Il se signala également auprès de ses codétenus par sa science de l’interprétation des rêves. C’est d’ailleurs cette expertise qui le fit sortir de prison. Il sut révéler à l’émissaire du roi, qu’il a connu en prison, la signification du songe où sept vaches très maigres mangent sept vaches grasses et où sept épis verts côtoient sept épis secs. Le roi d’Egypte demanda à rencontrer celui qui a pu interpréter sa vision que les notables égyptiens, pourtant réputés experts en interprétation des rêves, qualifièrent d’amas de rêves (mavoira). Après avoir été innocenté par les aveux de Zoulikha, le prophète Youssouf fut libéré de prison et présenté au roi qui décida de le nommer à un poste de haut rang « "Tu es dès aujourd'hui près de nous, en une position d'autorité et de confiance" » (verset 54 sourate Youssouf).

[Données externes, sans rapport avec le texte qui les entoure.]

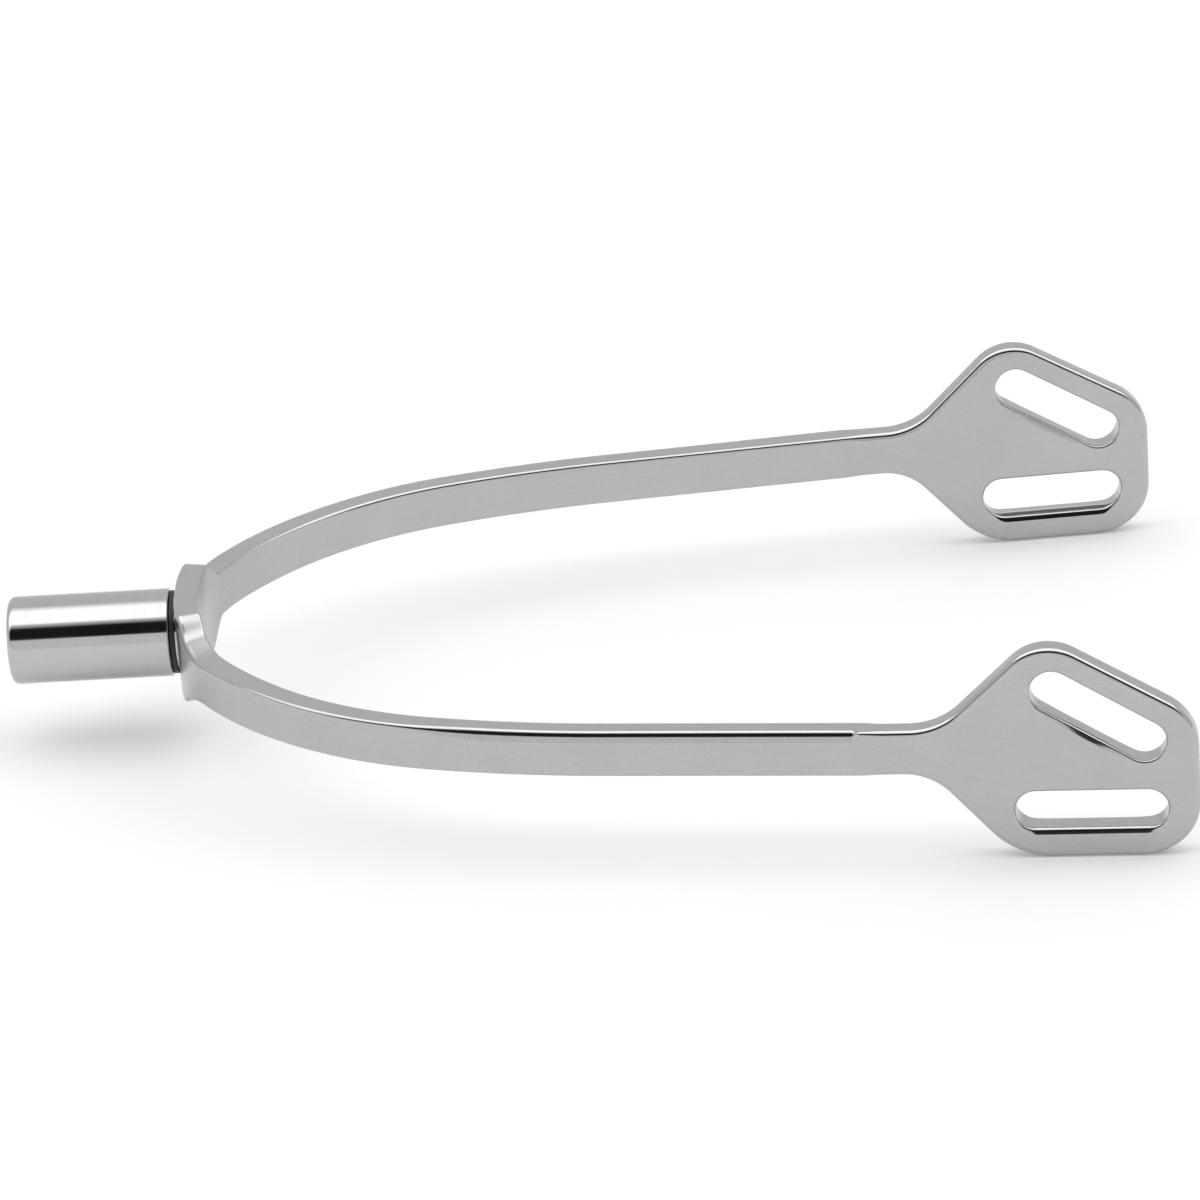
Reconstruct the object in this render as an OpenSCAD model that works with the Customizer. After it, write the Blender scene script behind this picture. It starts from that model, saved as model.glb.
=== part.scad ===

Youssouf demanda et obtint du roi un poste de hautes responsabilités, le ministère de l’économie et des finances « Et [Joseph] dit : "Assigne-moi les dépôts du territoire : je suis bon gardien et connaisseur".(verset 55 sourate Youssouf). Durant les sept années de prospérité prédites dans le rêve, Youssouf anticipa la gestion des sept années de sécheresse et de famine qui allaient suivre, donnant un sens concret à la maxime« Gouverner, c’est prévoir ». Il géra si bien les affaires qu’il y eut suffisamment de céréales pour nourrir l’Egypte et les pays voisins pendant les sept années de famine. Ses dix frères furent parmi les nombreux habitants de la région qui affluèrent en Egypte pour s’approvisionner en grain. Après qu’il s’est révélé auprès d’eux, il les pardonna, fit venir et installer toute sa famille en Egypte. Il y finira sa vie comme Roi d’Egypte.
Peut-être que Youssouf aurait mené une vie de berger à Canaan comme son père et n’aurait jamais atteint les cimes du pouvoir politique si ces demi-frères n’avaient pas ourdi un complot contre lui. Comme quoi la méchanceté de nos ennemis peut servir de tremplin à notre réussite.